Screening and Discussion - Punishment Park

On March the 8th Punishment Park will be screened from 4.15 in the New Academic Building, 3.26. This will be followed by an informal discussion.

Peter Watkins' Punishment Park (1971) is a pseudo-documentary set in a detention camp in a near-future America, where young 'terrorists' are brought in front of a jury and convicted without much of a trial. Choosing three days in Punishment Park over lengthy jail sentences, the detainees gamble their freedom on an attempt to reach an American flag - on foot and without water - through the searing heat of the desert. What follows is a lethal, one-sided game of cat-and-mouse with a squad of heavily armed police and National Guardsmen.

The blurring of ficition and reality in Punishment Park is not only due to Watkins' cinema verite style , but also because the 'actors' are not so much acting as expressing their actual beliefs and emotions, as well as drawing on their own experiences. With this film, the techniques of improvisation employed in it and its multiple layers of reality, Watkins evolved something Joseph A. Gomez has called "a psychodrama for the participants, for himself and for the audience".

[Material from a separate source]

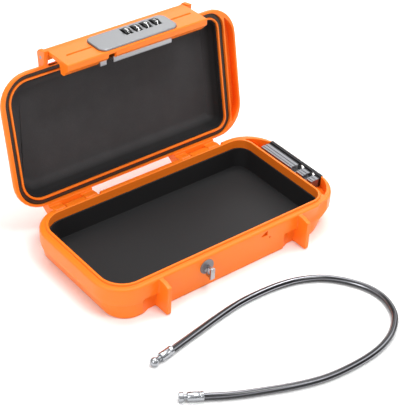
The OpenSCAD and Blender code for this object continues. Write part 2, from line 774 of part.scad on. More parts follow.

Watkins' film, made in the wake of the escalation of the Vietnam War, the campus riots at Berkeley, and the trial of the Chicago Seven, makes an interesting point about America's fascistic tendencies when facing inner (as well as international) conflict. It remains relevant in the current context of the continuous 'war on terror', laws of being able to detain without trial, and the bru
tal violence facing Wall Street protesters.


OPEN TO ALL STUDENTS!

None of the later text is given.